The first fluid reservoir 430 is fluidly coupled to the fluid inlet 458 and fluid outlet 460 of the base substrate 450. Fluid may be drawn from the fluid reservoir into the fluid inlet 158 and then into the fluid inlet 128 of the manifold 126 of the structured wick 120. The structured wick 120 may draw the cooling fluid through the manifold 126. Heat from the power device assembly 100 may be transferred to the cooling fluid, such that some or all of the cooling fluid may be vaporized. Vaporized cooling fluid may be vented from the manifold 126 out the vapor outlet 132. Non-vaporized cooling fluid may be vented from the manifold 126 out of the fluid outlet 130. The fluid outlet 130 may be fluidly coupled to the fluid outlet 460 of the base substrate 450.

The electronic assembly 400 includes a second fluid reservoir 470. The second fluid reservoir 470 may include a fluid inlet 472 and a fluid outlet 474. The fluid inlet 472 and the fluid outlet 474 may be fluidly coupled to various other components not show, such as fluid pipes, pumps, and heat exchangers which may circulate and cool the cooling fluid. The second fluid reservoir 470 may include a top surface 476 and a bottom surface 478 opposite the top surface 476.

In some embodiments, the cooling fluid circulated in the second fluid reservoir 470 may be from the same cooling loop as the cooling fluid circulated in the first fluid reservoir 430. In other embodiments, the cooling fluid circulated in the second fluid reservoir 470 may be separate from the cooling fluid circulated in the first fluid reservoir 430.

The one or more electronic components 416 may be immersed in the cooling fluid in the second fluid reservoir 470, such that the cooling fluid may cool the one or more electronic components 416.

The electronic assembly 400 may include a secondary heat generating device 440. The secondary heat generating device 440 may be, as a non-limiting example, a capacitor. The secondary heat generating device 440 may be coupled to the bottom surface 438 of the first fluid reservoir 430, such that heat from the secondary heat generating device 440 may be transferred to the cooling fluid held within the first fluid reservoir 430.

In some embodiments, a boundary layer 442 may be placed between the secondary heat generating device 440 and the bottom surface 438 of the fluid reservoir. The boundary layer 442 may have various features such as fins or heat sinks which may project into the first fluid reservoir 430. The fins or heat sinks may increase the surface area of the boundary layer 442 which may enhance heat transfer. In other embodiments, the secondary heat generating device 440 may be in direct contact with the cooling fluid held within the first fluid reservoir 430.

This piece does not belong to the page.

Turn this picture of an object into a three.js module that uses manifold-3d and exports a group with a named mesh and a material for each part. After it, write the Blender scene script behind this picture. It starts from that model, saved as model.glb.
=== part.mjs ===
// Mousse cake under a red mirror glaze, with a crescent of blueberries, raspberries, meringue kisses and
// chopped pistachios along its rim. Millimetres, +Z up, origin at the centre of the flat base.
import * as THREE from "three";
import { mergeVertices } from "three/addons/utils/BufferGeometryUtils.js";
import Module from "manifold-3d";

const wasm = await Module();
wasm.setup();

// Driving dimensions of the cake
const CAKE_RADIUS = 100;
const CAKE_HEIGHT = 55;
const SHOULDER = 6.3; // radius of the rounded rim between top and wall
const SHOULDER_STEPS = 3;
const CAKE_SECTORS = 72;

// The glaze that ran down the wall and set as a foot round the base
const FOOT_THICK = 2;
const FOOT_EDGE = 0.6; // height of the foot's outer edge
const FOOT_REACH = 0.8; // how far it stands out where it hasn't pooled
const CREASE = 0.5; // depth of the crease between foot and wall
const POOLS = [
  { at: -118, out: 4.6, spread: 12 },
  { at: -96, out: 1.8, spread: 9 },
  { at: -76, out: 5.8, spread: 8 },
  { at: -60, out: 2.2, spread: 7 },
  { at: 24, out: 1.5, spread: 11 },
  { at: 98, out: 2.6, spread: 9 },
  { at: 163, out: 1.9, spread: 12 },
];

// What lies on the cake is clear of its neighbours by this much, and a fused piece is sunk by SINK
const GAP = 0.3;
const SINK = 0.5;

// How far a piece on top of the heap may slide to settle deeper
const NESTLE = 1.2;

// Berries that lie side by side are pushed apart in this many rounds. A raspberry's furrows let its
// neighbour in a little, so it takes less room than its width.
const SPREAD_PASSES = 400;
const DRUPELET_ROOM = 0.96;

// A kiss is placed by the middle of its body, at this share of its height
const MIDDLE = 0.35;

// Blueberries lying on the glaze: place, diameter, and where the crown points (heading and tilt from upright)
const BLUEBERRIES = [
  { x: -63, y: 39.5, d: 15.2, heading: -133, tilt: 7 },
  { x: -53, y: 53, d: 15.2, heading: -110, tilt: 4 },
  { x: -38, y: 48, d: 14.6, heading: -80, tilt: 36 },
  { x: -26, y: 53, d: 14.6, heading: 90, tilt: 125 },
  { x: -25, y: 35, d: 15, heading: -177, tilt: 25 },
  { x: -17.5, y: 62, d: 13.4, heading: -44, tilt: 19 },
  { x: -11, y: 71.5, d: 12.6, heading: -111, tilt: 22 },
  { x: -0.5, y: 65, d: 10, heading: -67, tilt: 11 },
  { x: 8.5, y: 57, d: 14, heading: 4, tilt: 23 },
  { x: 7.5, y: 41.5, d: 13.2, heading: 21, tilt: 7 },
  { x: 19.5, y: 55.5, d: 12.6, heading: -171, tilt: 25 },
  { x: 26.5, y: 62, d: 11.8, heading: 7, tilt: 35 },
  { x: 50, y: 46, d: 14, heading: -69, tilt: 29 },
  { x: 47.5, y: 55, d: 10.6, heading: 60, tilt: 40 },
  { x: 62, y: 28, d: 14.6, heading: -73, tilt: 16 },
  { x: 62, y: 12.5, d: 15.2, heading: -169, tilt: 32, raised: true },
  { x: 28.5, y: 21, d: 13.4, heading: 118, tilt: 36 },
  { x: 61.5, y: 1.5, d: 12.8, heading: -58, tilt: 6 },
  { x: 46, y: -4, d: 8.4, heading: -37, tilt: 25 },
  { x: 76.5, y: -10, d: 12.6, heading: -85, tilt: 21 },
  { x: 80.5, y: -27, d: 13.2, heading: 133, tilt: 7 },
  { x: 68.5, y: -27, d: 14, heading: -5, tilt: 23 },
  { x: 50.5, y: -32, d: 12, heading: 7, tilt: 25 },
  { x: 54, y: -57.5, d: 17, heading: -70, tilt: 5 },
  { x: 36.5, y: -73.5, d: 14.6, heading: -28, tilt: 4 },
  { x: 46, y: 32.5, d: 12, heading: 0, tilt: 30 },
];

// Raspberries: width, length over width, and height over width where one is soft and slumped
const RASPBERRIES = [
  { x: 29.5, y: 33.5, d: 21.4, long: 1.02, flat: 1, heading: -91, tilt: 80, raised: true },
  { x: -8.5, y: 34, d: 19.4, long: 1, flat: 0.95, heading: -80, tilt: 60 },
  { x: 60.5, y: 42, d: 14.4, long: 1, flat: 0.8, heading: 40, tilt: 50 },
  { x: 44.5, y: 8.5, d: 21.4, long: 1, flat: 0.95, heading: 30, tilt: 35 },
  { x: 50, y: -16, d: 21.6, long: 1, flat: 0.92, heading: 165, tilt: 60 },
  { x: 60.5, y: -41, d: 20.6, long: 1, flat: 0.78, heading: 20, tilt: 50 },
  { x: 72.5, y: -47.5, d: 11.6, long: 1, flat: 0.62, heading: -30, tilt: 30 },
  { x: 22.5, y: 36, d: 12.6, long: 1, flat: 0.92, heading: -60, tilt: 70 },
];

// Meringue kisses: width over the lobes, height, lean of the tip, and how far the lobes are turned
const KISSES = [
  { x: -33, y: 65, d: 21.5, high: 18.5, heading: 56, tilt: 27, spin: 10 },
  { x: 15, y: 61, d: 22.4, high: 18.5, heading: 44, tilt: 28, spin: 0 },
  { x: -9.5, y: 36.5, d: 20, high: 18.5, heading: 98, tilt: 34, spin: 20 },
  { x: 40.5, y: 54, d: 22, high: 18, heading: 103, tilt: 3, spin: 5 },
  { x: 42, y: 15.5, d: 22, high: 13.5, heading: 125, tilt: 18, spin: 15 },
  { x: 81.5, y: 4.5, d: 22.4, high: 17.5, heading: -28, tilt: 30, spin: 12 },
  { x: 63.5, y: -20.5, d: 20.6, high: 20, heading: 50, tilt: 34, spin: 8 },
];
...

The electronic assembly 400 may include a casing 490. The casing 490 may surround the outer edges of the secondary heat generating device 440, the PCB 410, the base substrate 450, the first fluid reservoir 430, and the second fluid reservoir 470. The casing 490 may be made of any suitable material, including plastic or metal.

The electronic assembly 400 may include an isolation layer 462. The isolation layer 462 may be coupled to the lower face 454 of the base substrate 450 and the bottom face 414 of the PCB 410.

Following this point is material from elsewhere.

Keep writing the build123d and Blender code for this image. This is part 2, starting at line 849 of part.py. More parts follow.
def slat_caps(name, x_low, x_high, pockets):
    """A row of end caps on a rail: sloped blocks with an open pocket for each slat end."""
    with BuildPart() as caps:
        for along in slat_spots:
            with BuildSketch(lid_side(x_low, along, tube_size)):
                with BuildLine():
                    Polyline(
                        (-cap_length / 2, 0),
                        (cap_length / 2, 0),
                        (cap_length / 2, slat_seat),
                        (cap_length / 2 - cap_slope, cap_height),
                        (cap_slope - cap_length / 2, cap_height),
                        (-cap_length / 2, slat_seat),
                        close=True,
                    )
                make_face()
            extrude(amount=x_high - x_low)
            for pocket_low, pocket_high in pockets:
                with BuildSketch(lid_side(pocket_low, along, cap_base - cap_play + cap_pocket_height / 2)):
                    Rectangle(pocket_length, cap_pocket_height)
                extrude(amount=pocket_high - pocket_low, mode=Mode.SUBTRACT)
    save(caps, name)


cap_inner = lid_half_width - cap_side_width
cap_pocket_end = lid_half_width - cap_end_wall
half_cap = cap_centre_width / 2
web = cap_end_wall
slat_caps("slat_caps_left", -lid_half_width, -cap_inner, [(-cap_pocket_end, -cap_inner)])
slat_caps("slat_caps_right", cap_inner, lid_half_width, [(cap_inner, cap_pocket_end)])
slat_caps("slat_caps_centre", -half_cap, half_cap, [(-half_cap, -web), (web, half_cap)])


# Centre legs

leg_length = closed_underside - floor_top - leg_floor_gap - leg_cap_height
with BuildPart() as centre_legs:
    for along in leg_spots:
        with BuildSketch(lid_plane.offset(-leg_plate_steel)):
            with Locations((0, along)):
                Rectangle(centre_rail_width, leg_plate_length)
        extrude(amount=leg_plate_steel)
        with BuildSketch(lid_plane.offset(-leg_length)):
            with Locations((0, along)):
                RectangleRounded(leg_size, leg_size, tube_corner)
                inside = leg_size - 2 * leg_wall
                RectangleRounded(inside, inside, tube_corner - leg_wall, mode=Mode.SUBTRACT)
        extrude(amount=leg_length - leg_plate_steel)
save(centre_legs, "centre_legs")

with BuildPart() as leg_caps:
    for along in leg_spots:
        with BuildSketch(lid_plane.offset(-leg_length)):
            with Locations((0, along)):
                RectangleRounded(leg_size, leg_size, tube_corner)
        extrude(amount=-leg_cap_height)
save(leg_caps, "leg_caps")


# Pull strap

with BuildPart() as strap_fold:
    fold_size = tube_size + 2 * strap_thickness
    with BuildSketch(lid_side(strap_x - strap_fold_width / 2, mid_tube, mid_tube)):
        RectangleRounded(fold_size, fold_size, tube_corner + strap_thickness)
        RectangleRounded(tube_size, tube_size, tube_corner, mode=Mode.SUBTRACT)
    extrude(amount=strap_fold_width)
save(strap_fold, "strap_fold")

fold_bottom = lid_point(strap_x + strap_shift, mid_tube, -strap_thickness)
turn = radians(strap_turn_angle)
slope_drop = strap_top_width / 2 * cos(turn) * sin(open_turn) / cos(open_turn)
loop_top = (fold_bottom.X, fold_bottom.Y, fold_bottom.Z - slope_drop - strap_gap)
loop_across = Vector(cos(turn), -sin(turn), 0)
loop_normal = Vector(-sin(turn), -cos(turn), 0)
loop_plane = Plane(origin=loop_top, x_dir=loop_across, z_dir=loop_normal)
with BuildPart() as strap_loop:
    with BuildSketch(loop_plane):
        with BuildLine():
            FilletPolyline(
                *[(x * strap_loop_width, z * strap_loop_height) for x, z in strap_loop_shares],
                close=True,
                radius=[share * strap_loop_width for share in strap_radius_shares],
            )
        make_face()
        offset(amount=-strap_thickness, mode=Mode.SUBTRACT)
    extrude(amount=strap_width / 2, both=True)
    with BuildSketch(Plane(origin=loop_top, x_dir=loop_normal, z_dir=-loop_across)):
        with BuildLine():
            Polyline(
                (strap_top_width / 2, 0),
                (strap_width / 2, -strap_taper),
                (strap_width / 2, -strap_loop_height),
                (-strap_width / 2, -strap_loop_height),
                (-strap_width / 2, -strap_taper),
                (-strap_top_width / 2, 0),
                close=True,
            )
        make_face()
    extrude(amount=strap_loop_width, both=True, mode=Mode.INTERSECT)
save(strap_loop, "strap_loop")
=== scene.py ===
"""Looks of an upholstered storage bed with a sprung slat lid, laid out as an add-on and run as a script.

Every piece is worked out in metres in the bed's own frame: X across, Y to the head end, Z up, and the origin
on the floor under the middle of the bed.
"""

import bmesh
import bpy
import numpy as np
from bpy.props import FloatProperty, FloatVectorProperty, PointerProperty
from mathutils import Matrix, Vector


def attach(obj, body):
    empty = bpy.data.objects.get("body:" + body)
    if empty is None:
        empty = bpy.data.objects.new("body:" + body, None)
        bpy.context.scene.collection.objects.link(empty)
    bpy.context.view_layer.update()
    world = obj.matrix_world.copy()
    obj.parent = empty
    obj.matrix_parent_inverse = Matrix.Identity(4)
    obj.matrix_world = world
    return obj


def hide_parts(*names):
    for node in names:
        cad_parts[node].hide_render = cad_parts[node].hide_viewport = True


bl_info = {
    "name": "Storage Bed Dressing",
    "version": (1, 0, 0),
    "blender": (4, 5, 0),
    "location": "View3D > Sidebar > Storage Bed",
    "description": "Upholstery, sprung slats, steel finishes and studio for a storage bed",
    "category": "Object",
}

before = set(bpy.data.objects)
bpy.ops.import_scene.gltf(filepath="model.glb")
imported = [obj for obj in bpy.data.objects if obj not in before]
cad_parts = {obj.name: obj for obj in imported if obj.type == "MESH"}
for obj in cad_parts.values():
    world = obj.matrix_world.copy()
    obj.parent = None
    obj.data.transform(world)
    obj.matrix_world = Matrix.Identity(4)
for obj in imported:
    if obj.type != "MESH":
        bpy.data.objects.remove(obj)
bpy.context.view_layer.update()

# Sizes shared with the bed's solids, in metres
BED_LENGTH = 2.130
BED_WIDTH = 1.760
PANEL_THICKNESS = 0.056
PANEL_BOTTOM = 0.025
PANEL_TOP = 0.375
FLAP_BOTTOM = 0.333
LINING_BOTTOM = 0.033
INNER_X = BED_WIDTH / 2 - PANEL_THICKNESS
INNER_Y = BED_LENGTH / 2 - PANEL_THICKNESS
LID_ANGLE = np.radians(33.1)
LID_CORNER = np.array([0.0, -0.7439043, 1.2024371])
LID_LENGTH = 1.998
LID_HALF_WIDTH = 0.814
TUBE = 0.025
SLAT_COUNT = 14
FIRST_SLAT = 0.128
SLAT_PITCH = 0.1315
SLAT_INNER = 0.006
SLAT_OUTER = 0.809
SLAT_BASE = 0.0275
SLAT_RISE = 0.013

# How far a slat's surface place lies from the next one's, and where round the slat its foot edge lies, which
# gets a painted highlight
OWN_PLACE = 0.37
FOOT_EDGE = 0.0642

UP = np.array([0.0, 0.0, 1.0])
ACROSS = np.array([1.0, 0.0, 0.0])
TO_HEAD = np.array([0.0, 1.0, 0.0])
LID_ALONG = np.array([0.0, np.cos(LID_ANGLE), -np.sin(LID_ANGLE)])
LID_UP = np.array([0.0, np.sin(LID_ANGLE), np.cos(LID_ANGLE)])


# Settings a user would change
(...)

Referring now to FIG. 6, a section view of the electronic assembly 400 along cutting line B-B of FIG. 5 is shown. The electronic assembly 400 may include one or more vapor channels 433. Each of the one or more vapor channels 433 may be fluidly coupled to the power device assembly 100 through one or more vapor ducts 413. The one or more vapor ducts 413 may be configured through the PCB 410. The one or more vapor channels 433 may be configured to allow for vaporized cooling fluid to be vented through the one or more vapor channels 433.

The first fluid reservoir 430 may be fluidly coupled to the power device assembly 100 through one or more fluid channels 411. The one or more fluid channels 411 may be configured through the PCB 410. The one or more fluid channels 411 may be configured to allow for cooling fluid which has been heated but not vaporized to be vented through the first fluid reservoir 430.

The first fluid reservoir 430 and the one or more vapor channels 433 may be separated by one or more dividers 431. The one or more dividers 431 may keep the flow of liquid cooling fluid and vaporized cooling fluid separate from one another. This may reduce pressure drop and turbulence within the electronic assembly 400.

Accordingly embodiments of the present disclosure provide an electronic assembly cooling system which may more effectively supply cooling fluid to a power device assembly embedded within a printed circuit board. Particularly, the system may include a power device assembly including a power device, a structured wick, and a cap embedded within a groove of a base substrate. The base substrate and power device assembly may be embedded within a printed circuit board. Cooling fluid may be flowed from a fluid reservoir through passages in the base substrate to be drawn across the structured wick and remove heat from the power device. Heated cooling fluid and vaporized cooling fluid may be vented out of the base substrate back into the fluid reservoir.

It may be noted that one or more of the following claims utilize the terms “where,” “wherein,” or “in which” as transitional phrases. For the purposes of defining the present technology, it may be noted that these terms are introduced in the claims as an open-ended transitional phrase that are used to introduce a recitation of a series of characteristics of the structure and should be interpreted in like manner as the more commonly used open-ended preamble term “comprising.”

It should be understood that any two quantitative values assigned to a property may constitute a range of that property, and all combinations of ranges formed from all stated quantitative values of a given property are contemplated in this disclosure.

Having described the subject matter of the present disclosure in detail and by reference to specific embodiments, it may be noted that the various details described in this disclosure should not be taken to imply that these details relate to elements that are essential components of the various embodiments described in this disclosure, even in casings where a particular element may be illustrated in each of the drawings that accompany the present description. Rather, the claims appended hereto should be taken as the sole representation of the breadth of the present disclosure and the corresponding scope of the various embodiments described in this disclosure. Further, it will be apparent that modifications and variations are possible without departing from the scope of the appended claims.